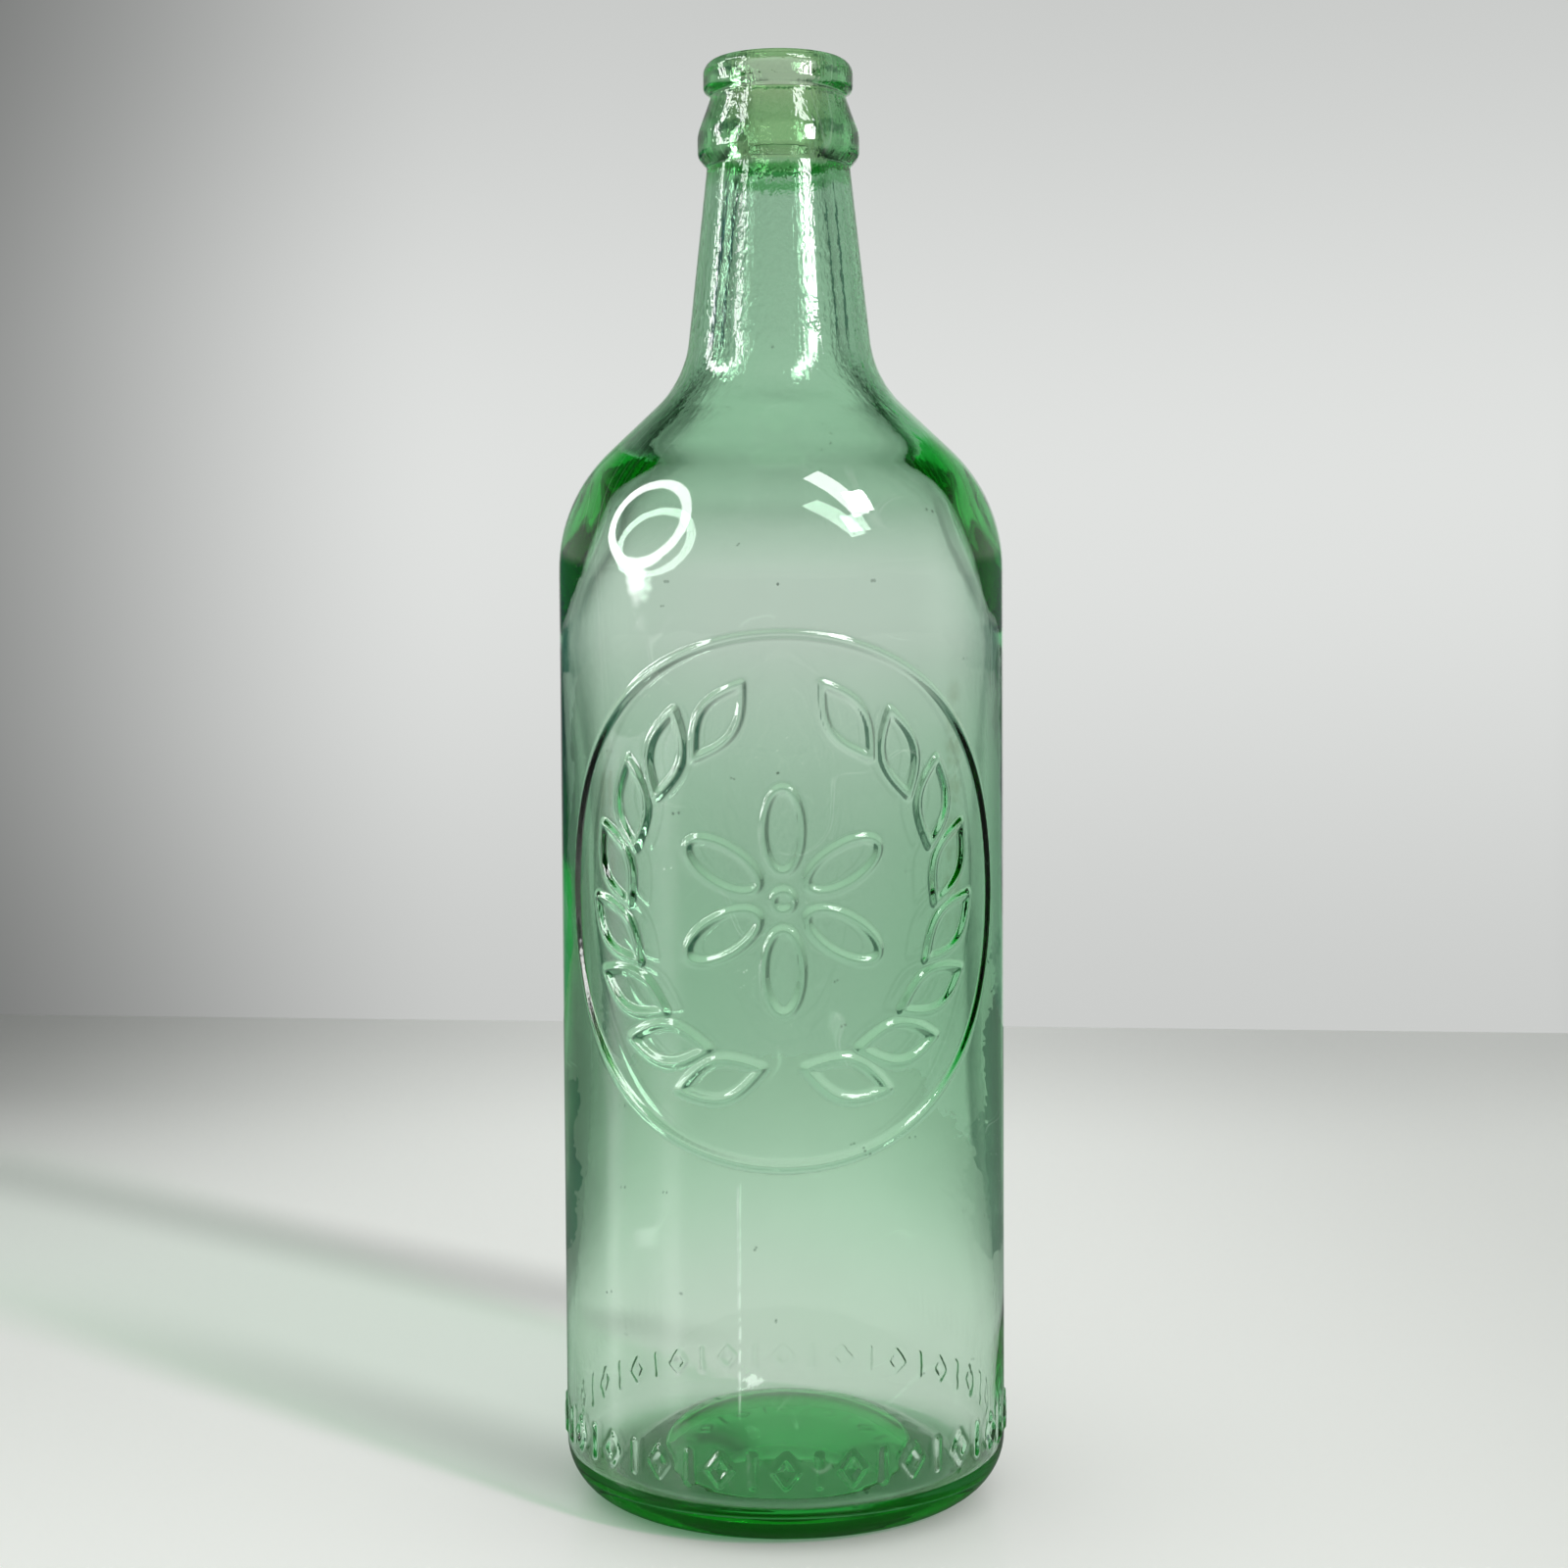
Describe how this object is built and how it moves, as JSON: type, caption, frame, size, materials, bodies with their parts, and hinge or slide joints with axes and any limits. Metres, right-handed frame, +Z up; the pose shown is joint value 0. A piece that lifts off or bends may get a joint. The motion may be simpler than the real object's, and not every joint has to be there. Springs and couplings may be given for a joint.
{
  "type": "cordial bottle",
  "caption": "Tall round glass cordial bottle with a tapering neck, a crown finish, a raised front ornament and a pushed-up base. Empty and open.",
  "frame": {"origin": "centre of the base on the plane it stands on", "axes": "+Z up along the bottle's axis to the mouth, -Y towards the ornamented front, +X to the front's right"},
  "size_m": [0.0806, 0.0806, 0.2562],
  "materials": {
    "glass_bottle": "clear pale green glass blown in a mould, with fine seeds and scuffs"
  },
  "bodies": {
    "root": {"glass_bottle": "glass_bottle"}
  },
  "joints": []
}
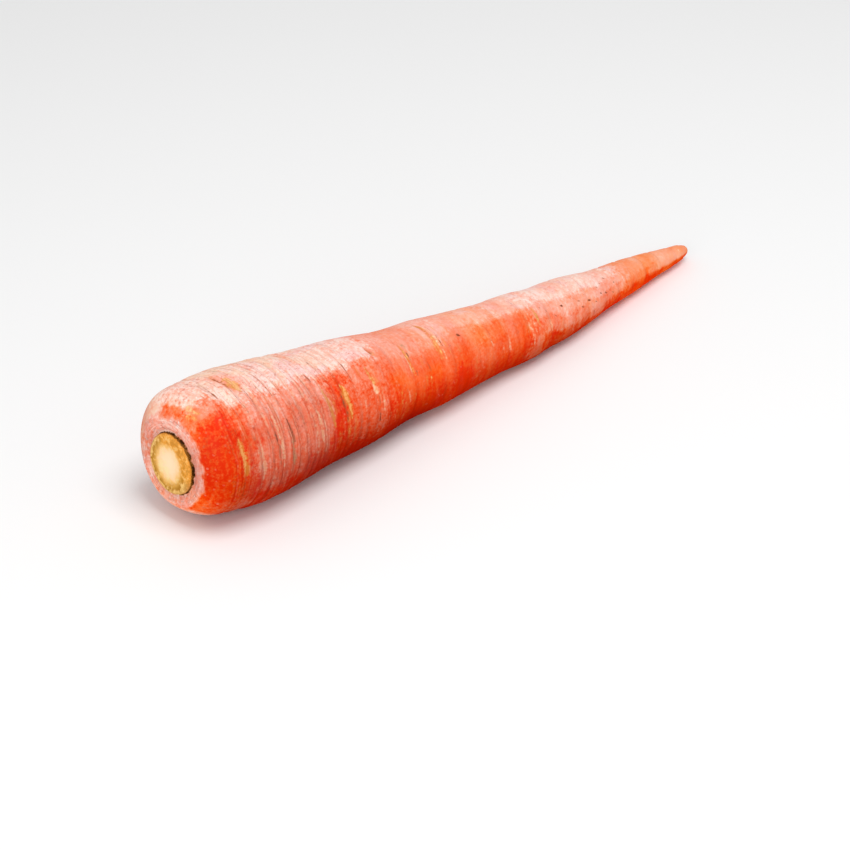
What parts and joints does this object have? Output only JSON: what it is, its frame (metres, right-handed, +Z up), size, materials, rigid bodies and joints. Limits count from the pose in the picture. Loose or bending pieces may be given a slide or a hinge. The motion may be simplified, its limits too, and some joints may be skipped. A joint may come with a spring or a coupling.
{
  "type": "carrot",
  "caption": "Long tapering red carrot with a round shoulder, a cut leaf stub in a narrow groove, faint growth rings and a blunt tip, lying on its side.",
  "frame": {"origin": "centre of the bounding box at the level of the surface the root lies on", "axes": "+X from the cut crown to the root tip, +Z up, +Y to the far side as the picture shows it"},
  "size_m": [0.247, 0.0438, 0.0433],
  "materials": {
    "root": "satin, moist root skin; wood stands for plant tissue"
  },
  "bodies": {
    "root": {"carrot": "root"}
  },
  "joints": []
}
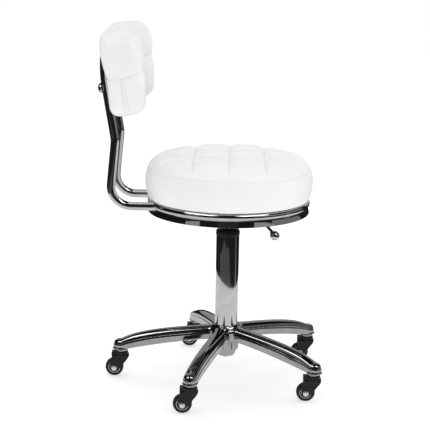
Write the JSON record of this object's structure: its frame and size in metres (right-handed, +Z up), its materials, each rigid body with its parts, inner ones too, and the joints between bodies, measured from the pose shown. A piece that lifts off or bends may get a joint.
----------
EXERCISE DESCRIPTION:
Reproduce the complete set of lines precisely as supplied.

EXERCISE OUTPUT:
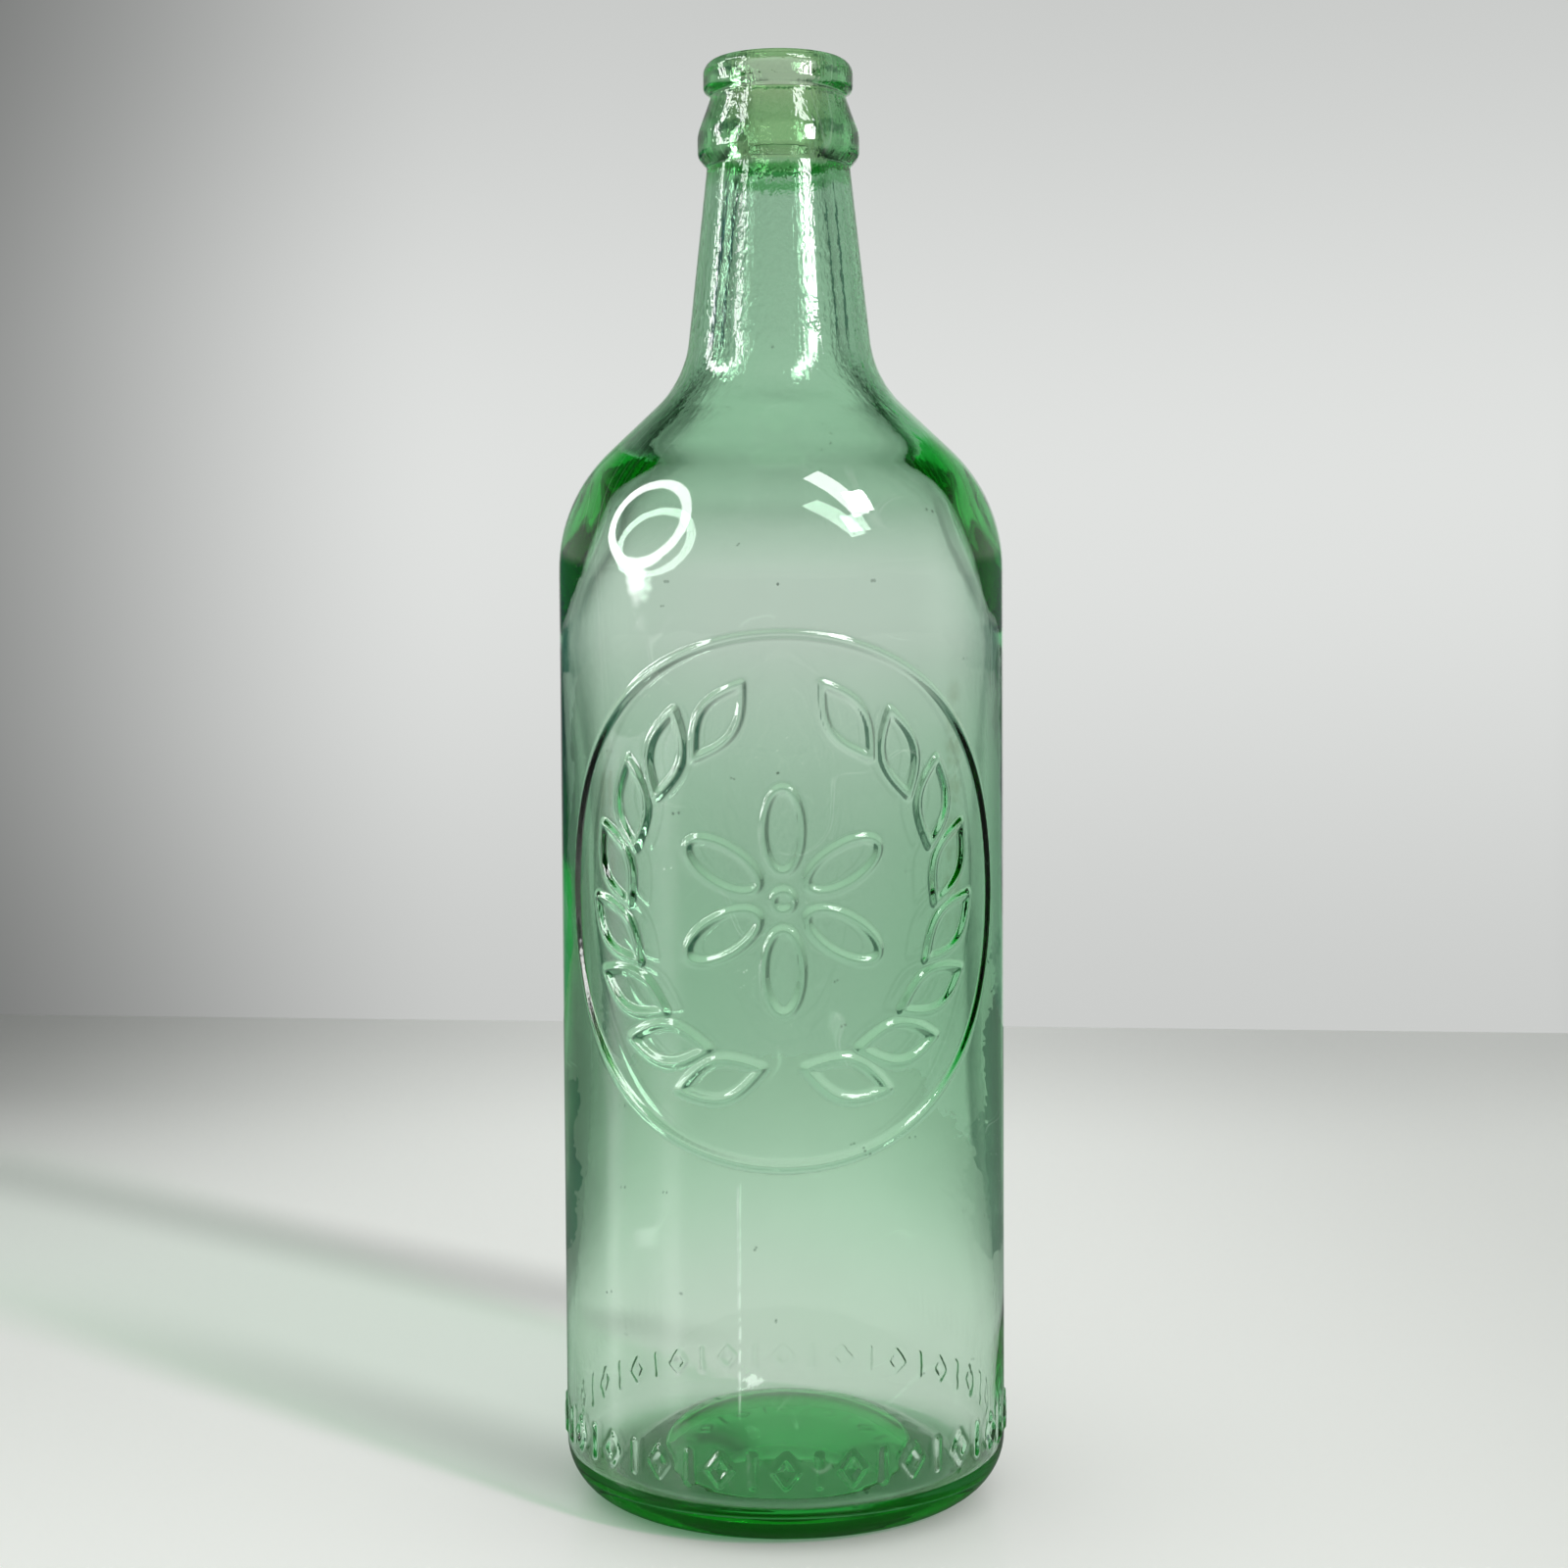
Describe how this object is built and how it moves, as JSON: type, caption, frame, size, materials, bodies with their parts, and hinge or slide joints with axes and any limits. Metres, right-handed frame, +Z up; the pose shown is joint value 0. A piece that lifts off or bends may get a joint. The motion may be simpler than the real object's, and not every joint has to be there. Springs and couplings may be given for a joint.
{
  "type": "cordial bottle",
  "caption": "Tall round glass cordial bottle with a tapering neck, a crown finish, a raised front ornament and a pushed-up base. Empty and open.",
  "frame": {"origin": "centre of the base on the plane it stands on", "axes": "+Z up along the bottle's axis to the mouth, -Y towards the ornamented front, +X to the front's right"},
  "size_m": [0.0806, 0.0806, 0.2562],
  "materials": {
    "glass_bottle": "clear pale green glass blown in a mould, with fine seeds and scuffs"
  },
  "bodies": {
    "root": {"glass_bottle": "glass_bottle"}
  },
  "joints": []
}
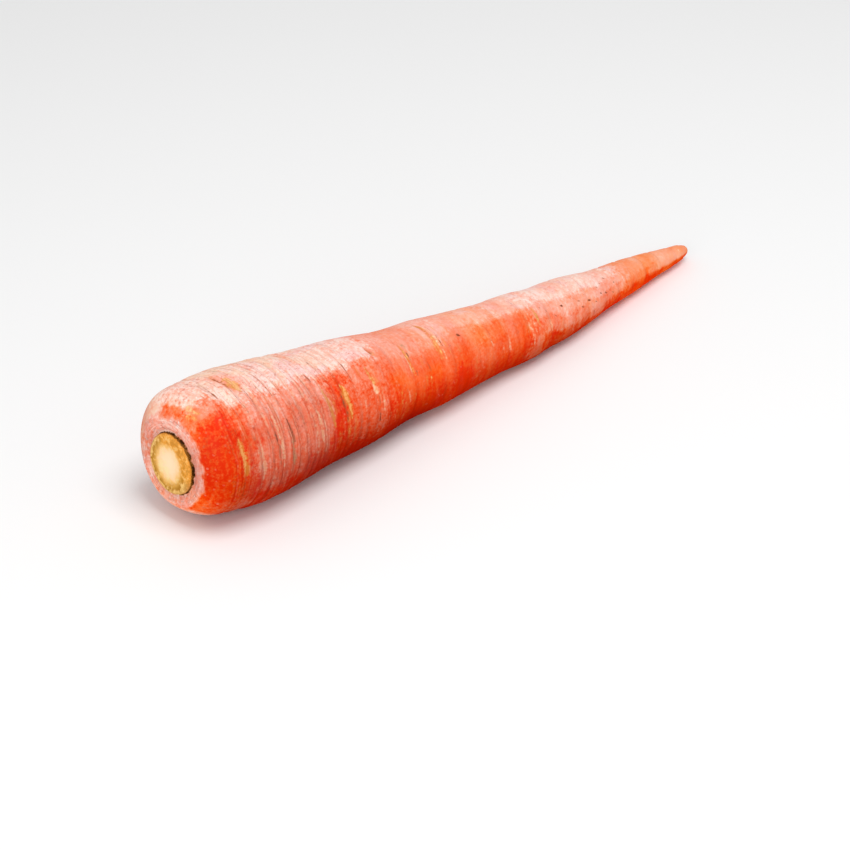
What parts and joints does this object have? Output only JSON: what it is, its frame (metres, right-handed, +Z up), size, materials, rigid bodies and joints. Limits count from the pose in the picture. Loose or bending pieces may be given a slide or a hinge. The motion may be simplified, its limits too, and some joints may be skipped. A joint may come with a spring or a coupling.
{
  "type": "carrot",
  "caption": "Long tapering red carrot with a round shoulder, a cut leaf stub in a narrow groove, faint growth rings and a blunt tip, lying on its side.",
  "frame": {"origin": "centre of the bounding box at the level of the surface the root lies on", "axes": "+X from the cut crown to the root tip, +Z up, +Y to the far side as the picture shows it"},
  "size_m": [0.247, 0.0438, 0.0433],
  "materials": {
    "root": "satin, moist root skin; wood stands for plant tissue"
  },
  "bodies": {
    "root": {"carrot": "root"}
  },
  "joints": []
}
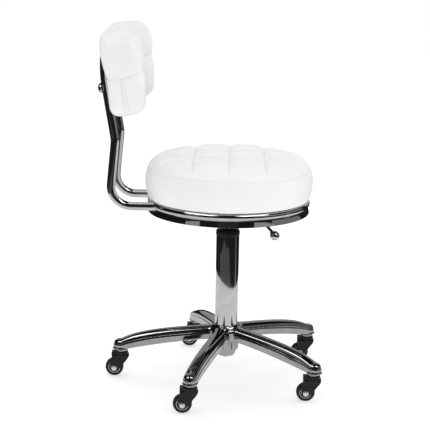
Write the JSON record of this object's structure: its frame and size in metres (right-handed, +Z up), its materials, each rigid body with its parts, inner ones too, and the joints between bodies, measured from the pose shown. A piece that lifts off or bends may get a joint.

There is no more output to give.